### Given records
+===+

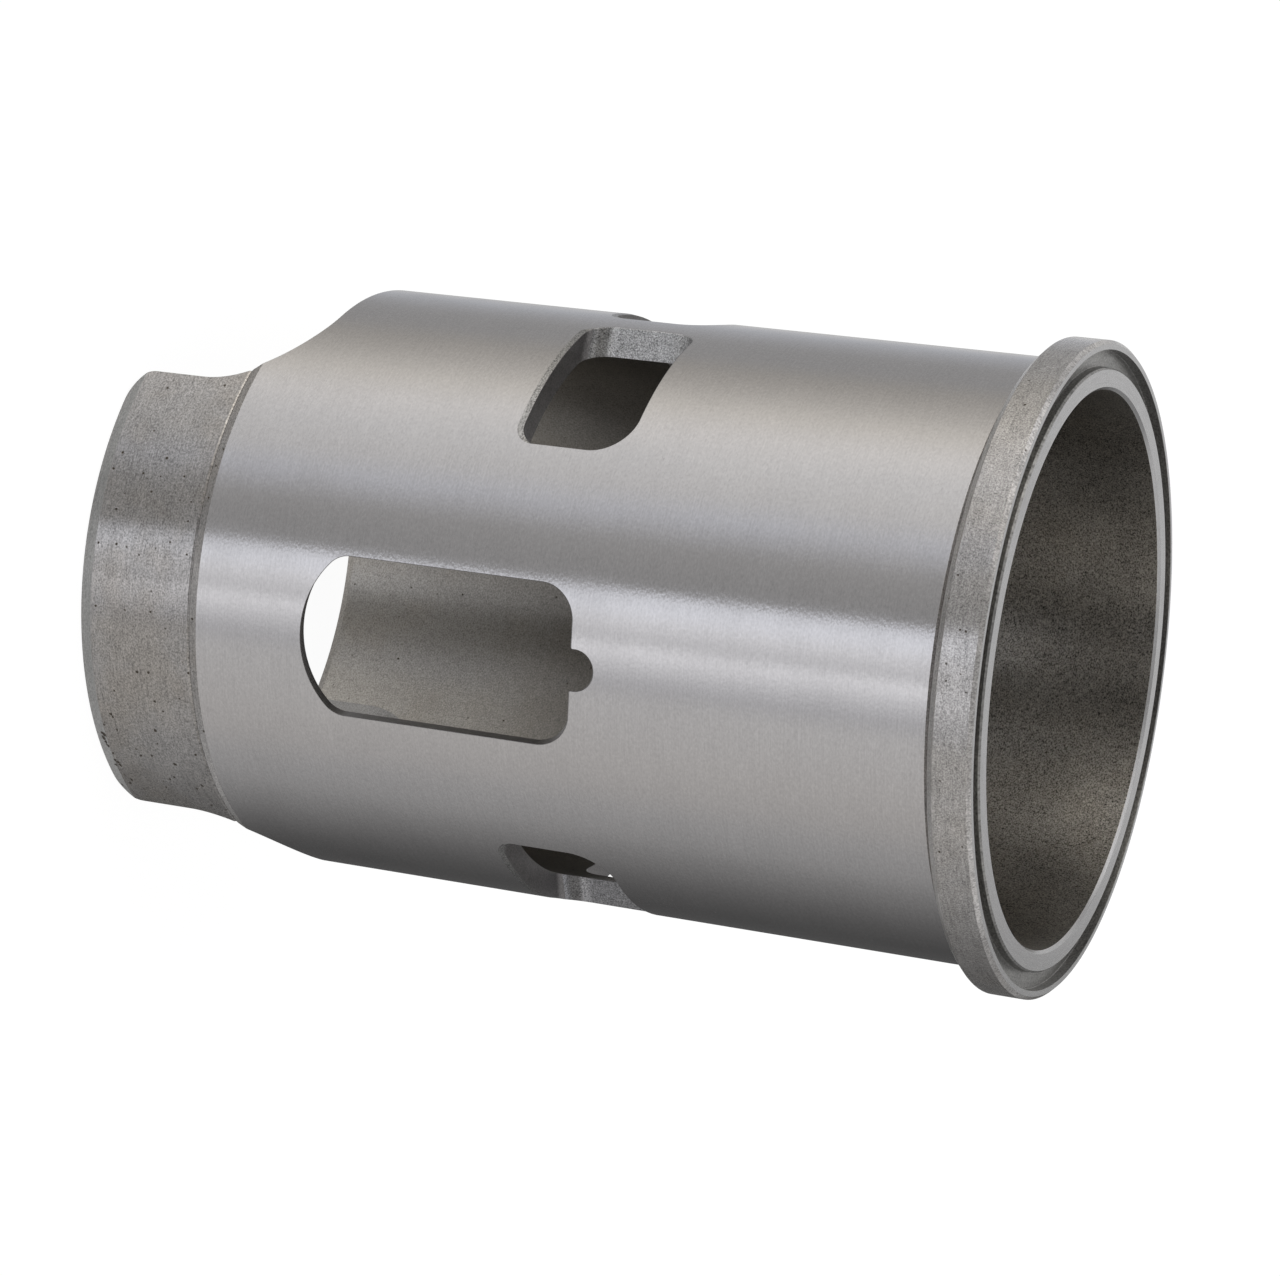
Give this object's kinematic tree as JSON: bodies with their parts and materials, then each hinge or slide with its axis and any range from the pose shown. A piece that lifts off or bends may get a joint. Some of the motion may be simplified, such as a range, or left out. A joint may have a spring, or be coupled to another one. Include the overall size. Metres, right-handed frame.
{
  "type": "cylinder liner",
  "caption": "Flanged cylinder liner for a ported two-stroke engine, with intake, transfer and exhaust windows through its wall and arched crank clearance at the skirt.",
  "frame": {"origin": "centre of the skirt end, on the bore axis", "axes": "+Z along the bore from the skirt end to the head flange, -Y towards the intake window, +Y towards the exhaust window, transfer ports in mirrored pairs on +X and -X"},
  "size_m": [0.0781, 0.078, 0.1143],
  "materials": {
    "machined_iron": "satin ground and honed grey iron"
  },
  "bodies": {
    "root": {"cylinder_liner": "machined_iron"}
  },
  "joints": []
}
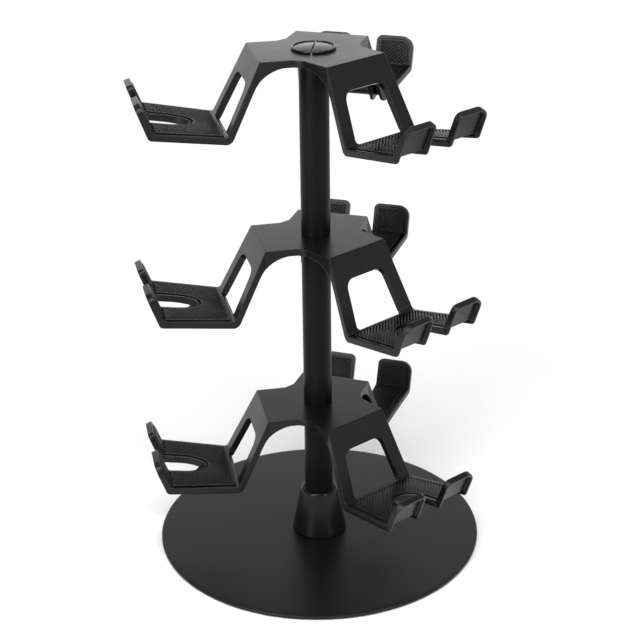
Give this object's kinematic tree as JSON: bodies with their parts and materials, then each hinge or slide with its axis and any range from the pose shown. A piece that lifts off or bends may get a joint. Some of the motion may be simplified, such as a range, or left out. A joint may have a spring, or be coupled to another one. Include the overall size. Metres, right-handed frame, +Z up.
{
  "type": "game controller stand",
  "caption": "Tiered stand for game controllers: round steel base, tube post and moulded holders with cranked, padded arms.",
  "frame": {"origin": "centre of the foam sheet underside, on the post's axis, where the stand meets the table", "axes": "+Z up along the post, -X along the left arms, the other arms at 60 degrees either side of +X"},
  "size_m": [0.2264, 0.232, 0.3469],
  "materials": {
    "plate_paint": "matte black powder coat",
    "tube_paint": "satin black paint",
    "cap_paint": "satin black paint",
    "cone_plastic": "smooth satin black",
    "holder_plastic": "fine textured matte black",
    "pad_rubber": "matte ribbed black rubber",
    "foam": "matte black foam",
    "bare_steel": "zinc plated"
  },
  "bodies": {
    "root": {"foam_sheet": "foam", "base_plate": "plate_paint", "base_stud": "bare_steel", "foot_cone": "cone_plastic", "tube_lower": "tube_paint", "tube_middle": "tube_paint", "tube_upper": "tube_paint", "plug_lower_foot": "bare_steel", "plug_lower_head": "bare_steel", "plug_middle_foot": "bare_steel", "plug_middle_head": "bare_steel", "plug_upper_foot": "bare_steel", "plug_upper_head": "bare_steel", "stud_lower": "bare_steel", "stud_middle": "bare_steel", "holder_lower": "holder_plastic", "holder_middle": "holder_plastic", "holder_upper": "holder_plastic", "pad_lower_left": "pad_rubber", "pad_lower_front": "pad_rubber", "pad_lower_back": "pad_rubber", "pad_middle_left": "pad_rubber", "pad_middle_front": "pad_rubber", "pad_middle_back": "pad_rubber", "pad_upper_left": "pad_rubber", "pad_upper_front": "pad_rubber", "pad_upper_back": "pad_rubber", "cap_screw": "cap_paint"}
  },
  "joints": []
}
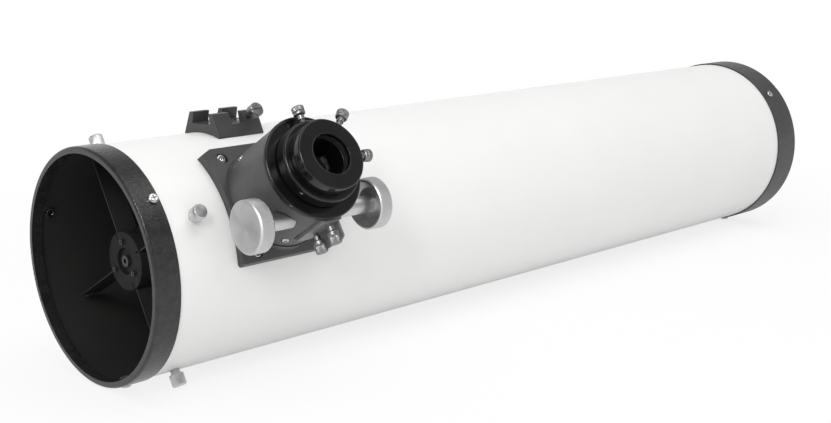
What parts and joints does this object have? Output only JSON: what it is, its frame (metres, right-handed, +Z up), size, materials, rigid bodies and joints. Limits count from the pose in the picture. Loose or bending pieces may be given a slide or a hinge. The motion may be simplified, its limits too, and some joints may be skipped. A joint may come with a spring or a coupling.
{
  "type": "newtonian telescope optical tube",
  "caption": "Long white Newtonian telescope tube with end rings, side focuser, finder shoe, four-vane secondary mirror and a main mirror on a collimating cell.",
  "frame": {"origin": "on the optical axis in the middle of the bare tube, where a cradle or a pair of tube rings closes round it", "axes": "+X runs along the optical axis from the open front end to the mirror end, +Z is up while the tube lies on its end rings, -Y is the focuser side"},
  "size_m": [0.8767, 0.2565, 0.2186],
  "materials": {
    "tube_paint": "satin white outside, flat black inside",
    "front_ring_paint": "black hammered paint",
    "rear_ring_paint": "smooth dark grey paint",
    "flat_black": "flat black",
    "cell_paint": "textured black paint",
    "focuser_grey": "bead-blasted dark grey anodising",
    "shoe_grey": "satin dark grey anodising",
    "block_grey": "satin grey anodising",
    "anodised_black": "turned black anodising",
    "turned_silver": "turned and knurled, clear anodised",
    "chrome_screws": "polished",
    "steel_small": "zinc plated",
    "brass_parts": "plain",
    "mirror_coating": "front-surface aluminium on glass",
    "cork": "cork",
    "clip_plastic": "black nylon"
  },
  "bodies": {
    "tube_assembly": {"tube": "tube_paint", "front_ring": "front_ring_paint", "rear_ring": "rear_ring_paint", "ring_screws": "chrome_screws", "mounting_screws": "chrome_screws", "tube_nuts": "steel_small", "spider_hub": "flat_black", "spider_vanes": "flat_black", "hub_screws": "steel_small", "secondary_screws": "steel_small", "focuser_base": "focuser_grey", "focuser_body": "focuser_grey", "body_screws": "chrome_screws", "top_ring": "anodised_black", "top_ring_screws": "steel_small", "roller_pins": "steel_small", "axle_bushes": "brass_parts", "axle_block": "block_grey", "finder_shoe": "shoe_grey", "cell_back": "cell_paint", "collimation_springs": "steel_small"},
    "drawtube_set": {"drawtube": "turned_silver", "eyepiece_collar": "anodised_black", "collar_clamp_ring": "brass_parts", "collar_set_screw": "steel_small"},
    "axle_set": {"focus_axle": "steel_small", "focus_knob_left": "turned_silver", "focus_knob_right": "turned_silver"},
    "adapter_set": {"adapter": "anodised_black", "adapter_clamp_ring": "brass_parts"},
    "secondary_stalk": {"secondary_bolt": "steel_small"},
    "secondary_head": {"secondary_holder": "flat_black", "secondary_mirror": "mirror_coating"},
    "mirror_unit": {"primary_mirror": "mirror_coating", "mirror_pads": "cork", "mirror_clips": "clip_plastic", "clip_screws": "steel_small", "mirror_cell": "cell_paint", "collimation_bolts": "steel_small"},
    "roller_1_body": {"roller_1": "steel_small"},
    "vane_knob_1_body": {"vane_knob_1": "turned_silver"},
    "roller_2_body": {"roller_2": "steel_small"},
    "vane_knob_2_body": {"vane_knob_2": "turned_silver"},
    "roller_3_body": {"roller_3": "steel_small"},
    "vane_knob_3_body": {"vane_knob_3": "turned_silver"},
    "roller_4_body": {"roller_4": "steel_small"},
    "vane_knob_4_body": {"vane_knob_4": "turned_silver"},
    "collar_screw_body": {"collar_screw": "turned_silver"},
    "adapter_screw_1_body": {"adapter_screw_1": "turned_silver"},
    "adapter_screw_2_body": {"adapter_screw_2": "turned_silver"},
    "tension_screw_body": {"tension_screw": "turned_silver"},
    "lock_screw_body": {"lock_screw": "turned_silver"},
    "finder_shoe_screw_body": {"finder_shoe_screw": "turned_silver"},
    "collimation_knob_1_body": {"collimation_knob_1": "turned_silver"},
    "collimation_knob_2_body": {"collimation_knob_2": "turned_silver"},
    "collimation_knob_3_body": {"collimation_knob_3": "turned_silver"},
    "cell_lock_1_body": {"cell_lock_1": "turned_silver"},
    "cell_lock_2_body": {"cell_lock_2": "turned_silver"},
    "cell_lock_3_body": {"cell_lock_3": "turned_silver"}
  },
  "joints": [
    {"name": "focus_slide", "type": "slide", "parent": "tube_assembly", "child": "drawtube_set", "axis": [0, -0.849, 0.5284], "range_m": [0, 0.034]},
    {"name": "focus_axle_turn", "type": "hinge", "parent": "tube_assembly", "child": "axle_set", "pos_m": [-0.3852, -0.12863, 0.04503], "axis": [1, 0, 0], "range_deg": [0, 805]},
    {"name": "roller_1_turn", "type": "hinge", "parent": "tube_assembly", "child": "roller_1_body", "pos_m": [-0.36328, -0.09359, 0.08902], "axis": [0.766, -0.3397, -0.5457], "range_deg": [-415, 0]},
    {"name": "roller_2_turn", "type": "hinge", "parent": "tube_assembly", "child": "roller_2_body", "pos_m": [-0.36328, -0.10437, 0.09574], "axis": [0.766, -0.3397, -0.5457], "range_deg": [-415, 0]},
    {"name": "roller_3_turn", "type": "hinge", "parent": "tube_assembly", "child": "roller_3_body", "pos_m": [-0.40712, -0.09359, 0.08902], "axis": [0.766, 0.3397, 0.5457], "range_deg": [-415, 0]},
    {"name": "roller_4_turn", "type": "hinge", "parent": "tube_assembly", "child": "roller_4_body", "pos_m": [-0.40712, -0.10437, 0.09574], "axis": [0.766, 0.3397, 0.5457], "range_deg": [-415, 0]},
    {"name": "adapter_pull", "type": "slide", "parent": "drawtube_set", "child": "adapter_set", "axis": [0, -0.849, 0.5284], "range_m": [0, 0.024]},
    {"name": "collar_screw_travel", "type": "slide", "parent": "drawtube_set", "child": "collar_screw_body", "axis": [-0.0175, 0.5284, 0.8488], "range_m": [0, 0.006]},
    {"name": "adapter_screw_1_travel", "type": "slide", "parent": "adapter_set", "child": "adapter_screw_1_body", "axis": [0.682, 0.3865, 0.6209], "range_m": [-0.006, 0.002]},
    {"name": "adapter_screw_2_travel", "type": "slide", "parent": "adapter_set", "child": "adapter_screw_2_body", "axis": [0.9945, -0.0552, -0.0887], "range_m": [-0.0005, 0.006]},
    {"name": "tension_screw_travel", "type": "slide", "parent": "tube_assembly", "child": "tension_screw_body", "axis": [0, -0.5284, -0.849], "range_m": [-0.001, 0.004]},
    {"name": "lock_screw_travel", "type": "slide", "parent": "tube_assembly", "child": "lock_screw_body", "axis": [0, -0.5284, -0.849], "range_m": [0, 0.004]},
    {"name": "finder_shoe_screw_travel", "type": "slide", "parent": "tube_assembly", "child": "finder_shoe_screw_body", "axis": [0, -0.8704, 0.4924], "range_m": [-0.005, 0.002]},
    {"name": "vane_knob_1_turn", "type": "hinge", "parent": "tube_assembly", "child": "vane_knob_1_body", "pos_m": [-0.458, -0.07867, 0.04634], "axis": [0, -0.8616, 0.5075], "range_deg": [-20, 360]},
    {"name": "vane_knob_2_turn", "type": "hinge", "parent": "tube_assembly", "child": "vane_knob_2_body", "pos_m": [-0.458, -0.04634, -0.07867], "axis": [0, -0.5075, -0.8616], "range_deg": [-20, 360]},
    {"name": "vane_knob_3_turn", "type": "hinge", "parent": "tube_assembly", "child": "vane_knob_3_body", "pos_m": [-0.458, 0.07867, -0.04634], "axis": [0, 0.8616, -0.5075], "range_deg": [-20, 360]},
    {"name": "vane_knob_4_turn", "type": "hinge", "parent": "tube_assembly", "child": "vane_knob_4_body", "pos_m": [-0.458, 0.04634, 0.07867], "axis": [0, 0.5075, 0.8616], "range_deg": [-20, 360]},
    {"name": "secondary_tilt", "type": "hinge", "parent": "tube_assembly", "child": "secondary_stalk", "pos_m": [-0.458, 0, 0], "axis": [0, 0.5284, 0.849], "range_deg": [-0.7, 0.7]},
    {"name": "secondary_spin", "type": "hinge", "parent": "secondary_stalk", "child": "secondary_head", "pos_m": [-0.458, 0, 0], "axis": [1, 0, 0], "range_deg": [-180, 180]},
    {"name": "collimation_knob_1_turn", "type": "hinge", "parent": "tube_assembly", "child": "collimation_knob_1_body", "pos_m": [0.3716, -0.04749, 0.03985], "axis": [1, 0, 0], "range_deg": [-360, 360]},
    {"name": "collimation_knob_2_turn", "type": "hinge", "parent": "tube_assembly", "child": "collimation_knob_2_body", "pos_m": [0.3716, -0.01077, -0.06106], "axis": [1, 0, 0], "range_deg": [-360, 360]},
    {"name": "collimation_knob_3_turn", "type": "hinge", "parent": "tube_assembly", "child": "collimation_knob_3_body", "pos_m": [0.3716, 0.05826, 0.02121], "axis": [1, 0, 0], "range_deg": [-360, 360]},
    {"name": "mirror_tilt", "type": "hinge", "parent": "tube_assembly", "child": "mirror_unit", "pos_m": [0.3461, 0.02375, -0.01993], "axis": [0, -0.6428, -0.766], "range_deg": [-0.5, 0.5], "deforming": ["collimation_springs"]},
    {"name": "cell_lock_1_travel", "type": "slide", "parent": "tube_assembly", "child": "cell_lock_1_body", "axis": [1, 0, 0], "range_m": [-0.0003, 0.004]},
    {"name": "cell_lock_2_travel", "type": "slide", "parent": "tube_assembly", "child": "cell_lock_2_body", "axis": [1, 0, 0], "range_m": [-0.0003, 0.004]},
    {"name": "cell_lock_3_travel", "type": "slide", "parent": "tube_assembly", "child": "cell_lock_3_body", "axis": [1, 0, 0], "range_m": [-0.0003, 0.004]}
  ],
  "couplings": [
    {"joint": "focus_axle_turn", "follows": "focus_slide", "rad_per_m": 400},
    {"joint": "roller_1_turn", "follows": "focus_slide", "rad_per_m": -200},
    {"joint": "roller_2_turn", "follows": "focus_slide", "rad_per_m": -200},
    {"joint": "roller_3_turn", "follows": "focus_slide", "rad_per_m": -200},
    {"joint": "roller_4_turn", "follows": "focus_slide", "rad_per_m": -200},
    {"joint": "mirror_tilt", "follows": "collimation_knob_1_turn", "ratio": 0.0013691}
  ]
}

+===+

### Work instructions
Copy out every line that includes the word "this".

### Correct response
Give this object's kinematic tree as JSON: bodies with their parts and materials, then each hinge or slide with its axis and any range from the pose shown. A piece that lifts off or bends may get a joint. Some of the motion may be simplified, such as a range, or left out. A joint may have a spring, or be coupled to another one. Include the overall size. Metres, right-handed frame.
Give this object's kinematic tree as JSON: bodies with their parts and materials, then each hinge or slide with its axis and any range from the pose shown. A piece that lifts off or bends may get a joint. Some of the motion may be simplified, such as a range, or left out. A joint may have a spring, or be coupled to another one. Include the overall size. Metres, right-handed frame, +Z up.
What parts and joints does this object have? Output only JSON: what it is, its frame (metres, right-handed, +Z up), size, materials, rigid bodies and joints. Limits count from the pose in the picture. Loose or bending pieces may be given a slide or a hinge. The motion may be simplified, its limits too, and some joints may be skipped. A joint may come with a spring or a coupling.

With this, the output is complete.